I’m glad you wrote this letter. The problem you describe is important. The best way I can respond to it is by talking about my own experience.

I am a very critical person. This is a problem in my life. I have high expectations. If you are doing something and I am watching, I will have a different idea how you should do it, and I will take you apart and not even realize I am doing it until I have ruined your experience. Then I will apologize. I will say I was just trying to help. Then I will go deeper and admit I am a destructively critical person. So I have this. I am critical of you and I am also critical of me.

Now, I also have high expectations. I have experienced literature that opened the skies for me, that made the earth tremble, that proved the existence of a world right alongside ours, so far superior to ours that one might as well commit suicide. I have had these experiences with literature. So I expect a lot when I read. I have high expectations.

But that means I have high expectations for myself as well when I write. Every time I write I think I am required to make the skies open. I think I have to make the earth tremble. I think I have to reveal the existence of a dazzling universe quietly superseding our own, right next to us in another dimension.

That is of course impossible — as well as being destructive. Realistically speaking, maybe once in my life I’ll write something pretty good. Maybe twice.

So I have unrealistic expectations of myself and of other people.

So naturally I fail every day. And so does everyone else in my eyes. That is not a very comfortable world to live in, where I am failing every day, and everyone around me is failing every day too.

It became clear to me a while ago that if I went on writing in this kind of hell I would not last. If you have a voice in your head that is telling you every day that you suck and you can’t write, because the heavens are not splitting open and the earth is not trembling, you’re not going to last long. You’re going to find yourself depressed. You’re going to be paralyzed, unable to send out manuscripts.

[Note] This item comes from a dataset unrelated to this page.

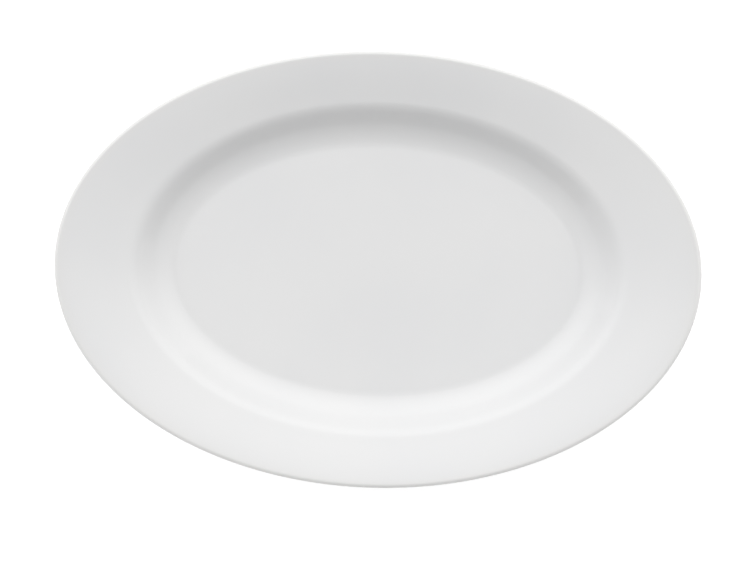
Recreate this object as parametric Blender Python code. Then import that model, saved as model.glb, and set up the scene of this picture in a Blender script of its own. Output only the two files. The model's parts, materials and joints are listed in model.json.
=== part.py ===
"""Oval china serving platter: a fired porcelain body, its glaze coat, and the glaze inside its foot ring.

Metres, +Z up. The platter stands on z = 0 with its long axis along X, centred on the origin.
Every surface is a loft of ellipses. A section is drawn once, in a plane, as points (out, up):
out is measured outwards from the edge of the well's flat floor, and up from the table.
"""

import math

import bmesh
import bpy
from mathutils import Matrix, Vector

# Overall sizes, over the glaze
LENGTH = 0.360
WIDTH = 0.243
HEIGHT = 0.0280

# The well: its flat floor, and the verge where its wall breaks into the rim
FLOOR_LENGTH = 0.2292
FLOOR_WIDTH = 0.1402
VERGE_LENGTH = 0.2730
VERGE_WIDTH = 0.1834
WELL_DEPTH = 0.0125

# Wall sections, over the glaze
BASE_THICKNESS = 0.0050
RIM_THICKNESS = 0.0042

# How the face bends
COVE_START = 0.12  # steepness where the cove leaves the floor, against the straight wall above it
COVE_SHARE = 0.80  # share of the wall's run over which the cove bends
RIM_EASE = 0.60  # steepness that the rim has lost where it meets the lip
RIM_EASE_POWER = 5  # how late along the rim it loses it
CREASE_REACH = 0.0012  # rounding on each side of the floor's edge
VERGE_REACH = 0.0032  # rounding on each side of the verge

# The foot ring
FOOT_HEIGHT = 0.0034
FOOT_BREADTH = 0.0054  # over the glaze
FOOT_FILLET = 0.0016  # rounding between each side of the foot and the underside
FOOT_LAND = 0.0005  # flat underside between the floor's edge and the foot's fillet
FOOT_CORNER = 0.0006  # rounding of the bare foot's two edges

# Glaze
GLAZE_THICKNESS = 0.0003
GLAZE_GAP = 0.0003  # clearance between the glaze and the body under it
GLAZE_STOP = 0.0012  # height above the table at which the glaze is wiped off the foot

# Finishes
BARE_COLOUR = (0.80, 0.78, 0.74)
BARE_ROUGHNESS = 0.6
GLAZE_COLOUR = (0.86, 0.86, 0.86)
GLAZE_ROUGHNESS = 0.12

# Fineness
SEGMENTS = 48  # sides round each ellipse
WALL_STEPS = 4
RIM_STEPS = 4
LIP_STEPS = 2
BEND_STEPS = 2
SHARP_DEGREES = 40

FLOOR_UP = FOOT_HEIGHT + BASE_THICKNESS
VERGE_UP = FLOOR_UP + WELL_DEPTH
LIP_RADIUS = RIM_THICKNESS / 2


def half(length, width):
    """The semi-axes of an ellipse of this length and width."""
    return Vector((length / 2, width / 2))


FLOOR = half(FLOOR_LENGTH, FLOOR_WIDTH)
VERGE = half(VERGE_LENGTH, VERGE_WIDTH)
RIM_END = half(LENGTH, WIDTH) - Vector((LIP_RADIUS, LIP_RADIUS))
WALL_RUN = sum(VERGE - FLOOR) / 2
RIM_RUN = sum(RIM_END - VERGE) / 2
RIM_RISE = HEIGHT - VERGE_UP


def semi_axes(out):
    """Half the length and half the width of the ellipse at a distance out from the floor's edge."""
    if out <= 0:
        return FLOOR + Vector((out, out))
    if out <= WALL_RUN:
        return FLOOR.lerp(VERGE, out / WALL_RUN)
    if out <= WALL_RUN + RIM_RUN:
        return VERGE.lerp(RIM_END, (out - WALL_RUN) / RIM_RUN)
    past = out - WALL_RUN - RIM_RUN
    return RIM_END + Vector((past, past))


# Drawing the section


def wall(share):
    """A point of the well's wall, at a share of its run from the floor's edge to the verge.

    Its steepness grows evenly along the cove, then stays as it is up to the verge.
    """
    bent = min(share, COVE_SHARE)
    gained = (1 - COVE_START) * (bent * bent / (2 * COVE_SHARE) + share - bent)
    whole = COVE_START + (1 - COVE_START) * (1 - COVE_SHARE / 2)
    rise = (COVE_START * share + gained) / whole
    return Vector((WALL_RUN * share, FLOOR_UP + WELL_DEPTH * rise))


def rim(share):
    """A point of the rim's face, at a share of its run from the verge to the lip.

    It is straight at first, and eases towards level near the lip.
    """
    eased = RIM_EASE / (RIM_EASE_POWER + 1)
    rise = (share - eased * share ** (RIM_EASE_POWER + 1)) / (1 - eased)
    return Vector((WALL_RUN + RIM_RUN * share, VERGE_UP + RIM_RISE * rise))


def lip_slope():
    """The angle of the rim's face to the table where it meets the lip."""
    eased = (1 - RIM_EASE) / (1 - RIM_EASE / (RIM_EASE_POWER + 1))
    return math.atan(eased * RIM_RISE / RIM_RUN)


def bend(start, corner, end):
    """A rounded corner: points on the parabola from start to end that is tangent to both sides."""
    shares = [step / BEND_STEPS for step in range(BEND_STEPS + 1)]
    return [start.lerp(corner, s).lerp(corner.lerp(end, s), s) for s in shares]


def arc(centre, radius, first, last, steps):
    """Points on a circle from the first angle to the last, in radians from the outward direction."""
    angles = [first + (last - first) * step / steps for step in range(steps + 1)]
    return [centre + radius * Vector((math.cos(a), math.sin(a))) for a in angles]


def face():
    """The eating surface over the glaze, from the floor's edge up the wall and out to the lip."""
    crease = CREASE_REACH / WALL_RUN
    below = 1 - VERGE_REACH / WALL_RUN
    beyond = VERGE_REACH / RIM_RUN
    points = bend(Vector((-CREASE_REACH, FLOOR_UP)), wall(0), wall(crease))
    points += [wall(crease + (below - crease) * step / WALL_STEPS) for step in range(1, WALL_STEPS)]
    points += bend(wall(below), wall(1), rim(beyond))
    points += [rim(beyond + (1 - beyond) * step / RIM_STEPS) for step in range(1, RIM_STEPS)]
    return points


def lip():
    """The rounded edge over the glaze, from the rim's face round to its underside."""
    centre = Vector((WALL_RUN + RIM_RUN, HEIGHT - LIP_RADIUS))
    quarter = math.radians(90)
    start = arc(centre, LIP_RADIUS, quarter + lip_slope(), quarter, 1)
    outer = arc(centre, LIP_RADIUS, quarter, 0, LIP_STEPS)
    under = arc(centre, LIP_RADIUS, 0, lip_slope() - quarter, LIP_STEPS)
    return start[:-1] + outer[:-1] + under


def thickness(out):
    """The section's thickness over the glaze, at a distance out from the floor's edge."""
    share = max(out, 0.0) / (WALL_RUN + RIM_RUN)
    return BASE_THICKNESS + (RIM_THICKNESS - BASE_THICKNESS) * share


def normals(points):
    """The unit normals to the left of a run of points, each square to its two neighbours' chord."""
    ends = [points[0], *points, points[-1]]
    along = [(after - before).normalized() for before, after in zip(ends, ends[2:])]
    return [Vector((-step.y, step.x)) for step in along]


def underside():
    """The underside over the glaze, from the lip down to the floor's edge, parallel to the face."""
    front = [point for point in face() if point.x > 0]
    back = [point - thickness(point.x) * n for point, n in zip(front, normals(front))]
    return back[::-1]


def foot_outer():
    """The foot's outer side over the glaze, from its fillet down to where the glaze stops."""
    centre = Vector((-FOOT_LAND, FOOT_HEIGHT - FOOT_FILLET))
    side = arc(centre, FOOT_FILLET, math.radians(90), math.radians(180), BEND_STEPS)
    return side + [Vector((side[-1].x, GLAZE_STOP))]


def foot_inner():
    """The foot's inner side over the glaze, from where the glaze stops up to the recessed base."""
    side_out = -FOOT_LAND - FOOT_FILLET - FOOT_BREADTH
    centre = Vector((side_out - FOOT_FILLET, FOOT_HEIGHT - FOOT_FILLET))
    side = arc(centre, FOOT_FILLET, 0, math.radians(90), BEND_STEPS)
    return [Vector((side_out, GLAZE_STOP))] + side


def inset(points, depth):
    """A run of points moved a depth into the porcelain, which lies to its right."""
    return [point - depth * n for point, n in zip(points, normals(points))]


def outside():
    """The glazed surface from the floor's edge, over the lip, to where the glaze stops on the foot."""
    return face() + lip() + underside() + foot_outer()


# Lofting


def loft(name, section):
    """An object lofted through one ellipse at each point of a section, closed by its two end faces.

    Each facet is split along its shorter diagonal.
    """
    shape = bmesh.new()
    circle = bmesh.ops.create_circle(shape, cap_ends=True, segments=SEGMENTS, radius=1)
    ring = shape.edges[:]
    move_ring(shape, circle["verts"], Vector((1, 1)), semi_axes(section[0].x), section[0].y)
    for before, point in zip(section, section[1:]):
        made = bmesh.ops.extrude_edge_only(shape, edges=ring)["geom"]
        ring = [item for item in made if isinstance(item, bmesh.types.BMEdge)]
        verts = [item for item in made if isinstance(item, bmesh.types.BMVert)]
        move_ring(shape, verts, semi_axes(before.x), semi_axes(point.x), point.y - before.y)
    bmesh.ops.contextual_create(shape, geom=ring)
    bmesh.ops.recalc_face_normals(shape, faces=shape.faces)
    bmesh.ops.triangulate(shape, faces=shape.faces, quad_method="SHORT_EDGE")
    mesh = bpy.data.meshes.new(name)
    shape.to_mesh(mesh)
    shape.free()
    mesh.shade_smooth()
    mesh.set_sharp_from_angle(angle=math.radians(SHARP_DEGREES))
    return bpy.data.objects.new(name, mesh)


def move_ring(shape, verts, axes_before, axes, rise):
    """Stretches a ring of vertices from one ellipse to the next, and lifts it."""
    grow = (axes.x / axes_before.x, axes.y / axes_before.y, 1)
    bmesh.ops.scale(shape, vec=grow, verts=verts)
    bmesh.ops.translate(shape, vec=(0, 0, rise), verts=verts)


# Finishes


def finish(name, colour, roughness):
    """A material that isn't a metal, of one colour and roughness."""
    material = bpy.data.materials.new(name)
    material.use_nodes = True
    shader = material.node_tree.nodes["Principled BSDF"]
    shader.inputs["Base Color"].default_value = (*colour, 1)
    shader.inputs["Roughness"].default_value = roughness
    shader.inputs["Metallic"].default_value = 0
    material.diffuse_color = (*colour, 1)
    return material


# The pieces


def porcelain_body():
    """The pressed and fired body, with its foot ring: inset under the glaze, bare where it stands."""
    depth = GLAZE_THICKNESS + GLAZE_GAP
    outer = inset(outside(), depth)
    inner = inset(foot_inner(), depth)
    outer_corner = Vector((outer[-1].x - FOOT_CORNER, FOOT_CORNER))
    inner_corner = Vector((inner[0].x + FOOT_CORNER, FOOT_CORNER))
    foot = arc(outer_corner, FOOT_CORNER, 0, math.radians(-90), BEND_STEPS)
    foot += arc(inner_corner, FOOT_CORNER, math.radians(-90), math.radians(-180), BEND_STEPS)
    body = loft("porcelain_body", outer + foot + inner)
    body.data.materials.append(finish("bare_porcelain", BARE_COLOUR, BARE_ROUGHNESS))
    return body


def glaze(name, section):
    """A skin of fired glaze: its section is the glazed surface and the same run inset, end to end."""
    skin = loft(name, section)
    skin.data.materials.append(finish(name, GLAZE_COLOUR, GLAZE_ROUGHNESS))
    return skin


def glaze_coat():
    """The glaze over the face, the lip and the underside, down to the wiped foot."""
    return glaze("glaze_coat", outside() + inset(outside(), GLAZE_THICKNESS)[::-1])


def base_glaze():
    """The glaze on the recessed base, up to the wiped foot."""
    return glaze("base_glaze", inset(foot_inner(), GLAZE_THICKNESS)[::-1] + foot_inner())


def main():
    """Clears the scene and makes the platter's three pieces in a collection of their own."""
    for old in list(bpy.data.objects):
        bpy.data.objects.remove(old)
    platter = bpy.data.collections.new("oval_serving_platter")
    bpy.context.scene.collection.children.link(platter)
    for piece in (porcelain_body(), glaze_coat(), base_glaze()):
        platter.objects.link(piece)


main()
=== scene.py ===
"""An oval china serving platter: its fired body and its two areas of glaze, in a plain white studio.

Metres, +Z up. The platter stands on z = 0, centred on the origin, with its long axis along X.
Every surface is a section carried round an oval: see Outline.
"""

import json
import logging
import math
from dataclasses import dataclass, field
from enum import Enum
from typing import Any

import bpy
import numpy as np
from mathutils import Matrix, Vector
from numpy.typing import NDArray


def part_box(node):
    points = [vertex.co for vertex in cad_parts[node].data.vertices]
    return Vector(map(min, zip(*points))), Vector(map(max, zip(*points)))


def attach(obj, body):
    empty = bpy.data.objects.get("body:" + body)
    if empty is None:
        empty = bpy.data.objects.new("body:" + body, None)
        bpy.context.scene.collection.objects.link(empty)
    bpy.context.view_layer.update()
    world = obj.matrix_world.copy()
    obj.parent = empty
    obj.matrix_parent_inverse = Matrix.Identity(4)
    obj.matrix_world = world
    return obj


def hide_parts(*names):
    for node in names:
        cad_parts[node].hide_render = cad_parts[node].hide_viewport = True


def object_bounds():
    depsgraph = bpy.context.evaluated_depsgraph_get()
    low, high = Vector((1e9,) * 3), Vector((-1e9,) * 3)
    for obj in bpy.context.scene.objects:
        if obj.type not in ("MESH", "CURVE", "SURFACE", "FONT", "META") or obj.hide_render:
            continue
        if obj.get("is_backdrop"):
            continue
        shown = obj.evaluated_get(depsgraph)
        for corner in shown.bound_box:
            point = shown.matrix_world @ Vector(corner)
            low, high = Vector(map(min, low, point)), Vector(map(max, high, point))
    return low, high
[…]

You need constant encouragement and reinforcement in order to keep going. It’s not even about feeling good so much. It’s just about keeping going.

I began to think about athletes. I thought, what do athletes do? Are they rejected every time they perform? A batter gets a hit maybe every four or five at bats. So that’s pretty tough.

How would an athlete deal with all that rejection?

In sports there is rejection and pain. But there is also joy and encouragement. There are coaches. There are teammates.

Those of us who work alone trying to make the heavens open up and the earth tremble, we need regular encouragement. We need coaches to say, Hey, good game. We need hand slaps and high-fives. Without support we will stop sending out our work. (Most of us, anyway. There are some who are like diamonds inside, brilliant and hard and unreachable. But most of us, we’re sensitive.)

So, having never been, by temperament or upbringing or cultural leaning, a workshop person, and having had only the worst experiences in graduate school workshops, I nevertheless began looking for some organic forms of support. The only thing I knew in terms of groups was support groups for addiction and alcohol. I thought something along that line might work, but I had no idea what. I just knew that the unconscious needs to be cradled and encouraged.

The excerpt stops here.